Raw data:
## BEGIN
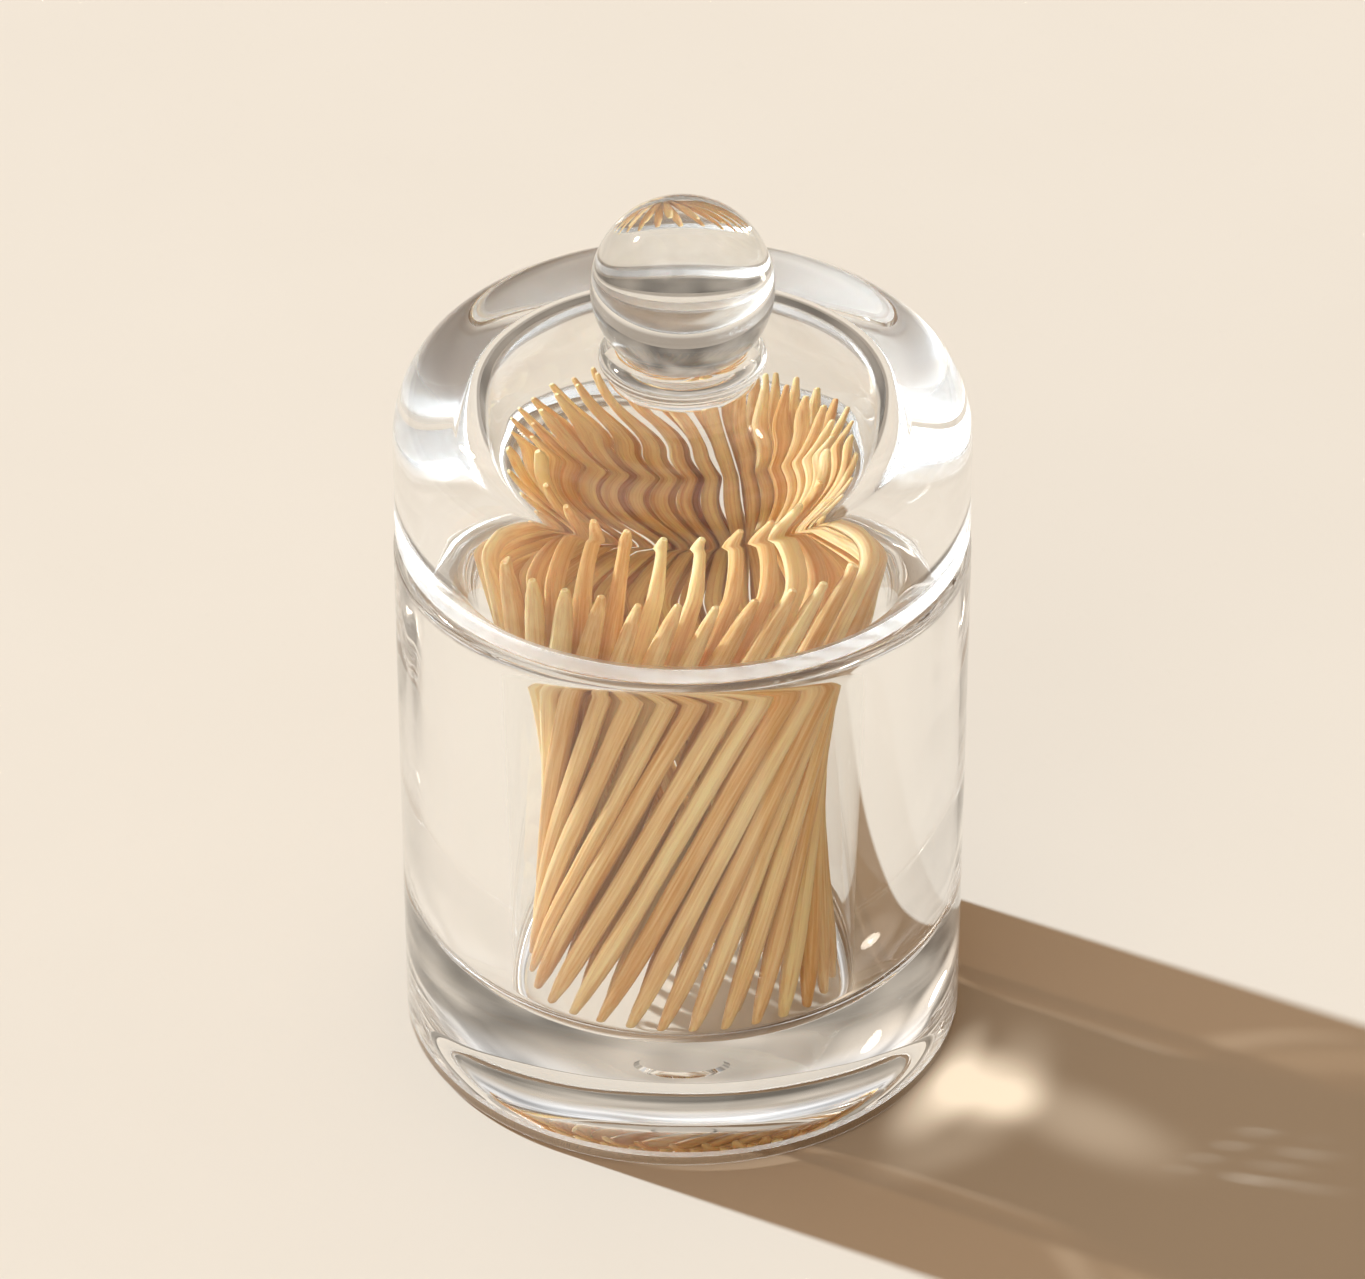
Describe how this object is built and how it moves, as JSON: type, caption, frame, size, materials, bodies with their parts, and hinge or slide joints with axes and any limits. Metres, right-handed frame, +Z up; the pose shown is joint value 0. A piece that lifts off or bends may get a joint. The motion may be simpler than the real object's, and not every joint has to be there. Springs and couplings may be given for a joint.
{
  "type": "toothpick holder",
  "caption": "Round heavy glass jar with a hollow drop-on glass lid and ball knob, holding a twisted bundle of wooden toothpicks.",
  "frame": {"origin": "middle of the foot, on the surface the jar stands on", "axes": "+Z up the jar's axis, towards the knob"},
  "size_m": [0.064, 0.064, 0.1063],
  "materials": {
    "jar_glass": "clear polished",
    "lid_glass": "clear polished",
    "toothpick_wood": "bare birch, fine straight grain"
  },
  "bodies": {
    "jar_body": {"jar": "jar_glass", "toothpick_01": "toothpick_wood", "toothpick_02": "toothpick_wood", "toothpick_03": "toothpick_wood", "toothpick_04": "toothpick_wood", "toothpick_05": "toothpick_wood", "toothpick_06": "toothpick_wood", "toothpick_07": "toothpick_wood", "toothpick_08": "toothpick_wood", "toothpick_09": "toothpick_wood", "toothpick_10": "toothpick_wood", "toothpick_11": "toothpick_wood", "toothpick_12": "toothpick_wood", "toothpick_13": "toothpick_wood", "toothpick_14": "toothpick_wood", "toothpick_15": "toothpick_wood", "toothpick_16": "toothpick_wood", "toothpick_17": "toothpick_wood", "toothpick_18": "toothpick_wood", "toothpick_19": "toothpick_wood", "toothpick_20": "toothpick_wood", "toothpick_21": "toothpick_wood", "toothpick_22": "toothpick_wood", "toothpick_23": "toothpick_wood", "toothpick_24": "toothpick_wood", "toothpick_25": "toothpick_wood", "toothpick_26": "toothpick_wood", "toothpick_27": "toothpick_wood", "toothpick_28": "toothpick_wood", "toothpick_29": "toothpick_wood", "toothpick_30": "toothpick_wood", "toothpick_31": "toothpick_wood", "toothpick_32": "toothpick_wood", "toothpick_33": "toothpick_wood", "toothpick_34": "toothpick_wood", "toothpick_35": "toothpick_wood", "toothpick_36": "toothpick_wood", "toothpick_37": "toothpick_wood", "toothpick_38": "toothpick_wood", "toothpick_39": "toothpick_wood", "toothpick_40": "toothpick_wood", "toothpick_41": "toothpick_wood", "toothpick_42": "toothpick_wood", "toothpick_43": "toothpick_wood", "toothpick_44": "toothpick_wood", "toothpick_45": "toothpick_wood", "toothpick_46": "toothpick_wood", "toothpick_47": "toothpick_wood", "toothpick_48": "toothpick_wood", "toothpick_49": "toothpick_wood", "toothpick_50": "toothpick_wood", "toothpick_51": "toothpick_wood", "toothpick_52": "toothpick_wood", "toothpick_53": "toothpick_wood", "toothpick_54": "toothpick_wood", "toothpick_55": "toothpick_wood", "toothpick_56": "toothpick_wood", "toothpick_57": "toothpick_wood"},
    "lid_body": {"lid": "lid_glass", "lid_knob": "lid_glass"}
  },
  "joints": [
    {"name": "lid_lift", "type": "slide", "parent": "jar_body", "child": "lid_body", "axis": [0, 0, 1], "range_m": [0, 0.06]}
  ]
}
## END
Challenge: Reproduce all the data word for word.

Response:
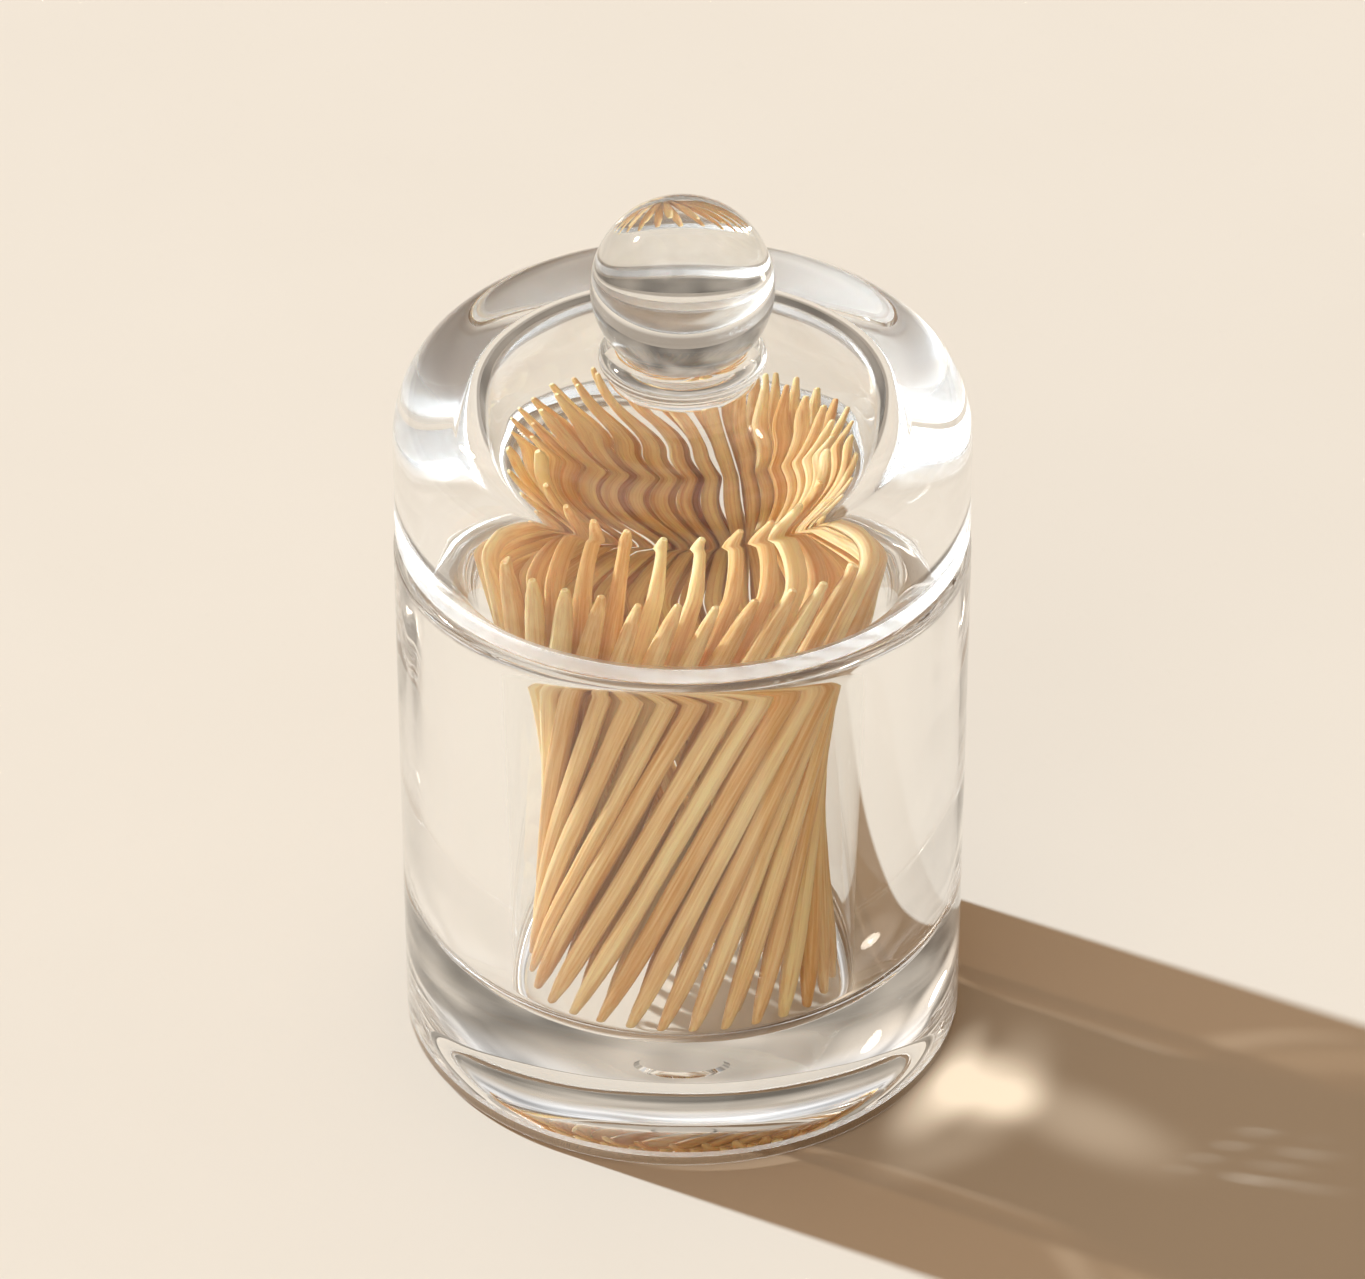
Describe how this object is built and how it moves, as JSON: type, caption, frame, size, materials, bodies with their parts, and hinge or slide joints with axes and any limits. Metres, right-handed frame, +Z up; the pose shown is joint value 0. A piece that lifts off or bends may get a joint. The motion may be simpler than the real object's, and not every joint has to be there. Springs and couplings may be given for a joint.
{
  "type": "toothpick holder",
  "caption": "Round heavy glass jar with a hollow drop-on glass lid and ball knob, holding a twisted bundle of wooden toothpicks.",
  "frame": {"origin": "middle of the foot, on the surface the jar stands on", "axes": "+Z up the jar's axis, towards the knob"},
  "size_m": [0.064, 0.064, 0.1063],
  "materials": {
    "jar_glass": "clear polished",
    "lid_glass": "clear polished",
    "toothpick_wood": "bare birch, fine straight grain"
  },
  "bodies": {
    "jar_body": {"jar": "jar_glass", "toothpick_01": "toothpick_wood", "toothpick_02": "toothpick_wood", "toothpick_03": "toothpick_wood", "toothpick_04": "toothpick_wood", "toothpick_05": "toothpick_wood", "toothpick_06": "toothpick_wood", "toothpick_07": "toothpick_wood", "toothpick_08": "toothpick_wood", "toothpick_09": "toothpick_wood", "toothpick_10": "toothpick_wood", "toothpick_11": "toothpick_wood", "toothpick_12": "toothpick_wood", "toothpick_13": "toothpick_wood", "toothpick_14": "toothpick_wood", "toothpick_15": "toothpick_wood", "toothpick_16": "toothpick_wood", "toothpick_17": "toothpick_wood", "toothpick_18": "toothpick_wood", "toothpick_19": "toothpick_wood", "toothpick_20": "toothpick_wood", "toothpick_21": "toothpick_wood", "toothpick_22": "toothpick_wood", "toothpick_23": "toothpick_wood", "toothpick_24": "toothpick_wood", "toothpick_25": "toothpick_wood", "toothpick_26": "toothpick_wood", "toothpick_27": "toothpick_wood", "toothpick_28": "toothpick_wood", "toothpick_29": "toothpick_wood", "toothpick_30": "toothpick_wood", "toothpick_31": "toothpick_wood", "toothpick_32": "toothpick_wood", "toothpick_33": "toothpick_wood", "toothpick_34": "toothpick_wood", "toothpick_35": "toothpick_wood", "toothpick_36": "toothpick_wood", "toothpick_37": "toothpick_wood", "toothpick_38": "toothpick_wood", "toothpick_39": "toothpick_wood", "toothpick_40": "toothpick_wood", "toothpick_41": "toothpick_wood", "toothpick_42": "toothpick_wood", "toothpick_43": "toothpick_wood", "toothpick_44": "toothpick_wood", "toothpick_45": "toothpick_wood", "toothpick_46": "toothpick_wood", "toothpick_47": "toothpick_wood", "toothpick_48": "toothpick_wood", "toothpick_49": "toothpick_wood", "toothpick_50": "toothpick_wood", "toothpick_51": "toothpick_wood", "toothpick_52": "toothpick_wood", "toothpick_53": "toothpick_wood", "toothpick_54": "toothpick_wood", "toothpick_55": "toothpick_wood", "toothpick_56": "toothpick_wood", "toothpick_57": "toothpick_wood"},
    "lid_body": {"lid": "lid_glass", "lid_knob": "lid_glass"}
  },
  "joints": [
    {"name": "lid_lift", "type": "slide", "parent": "jar_body", "child": "lid_body", "axis": [0, 0, 1], "range_m": [0, 0.06]}
  ]
}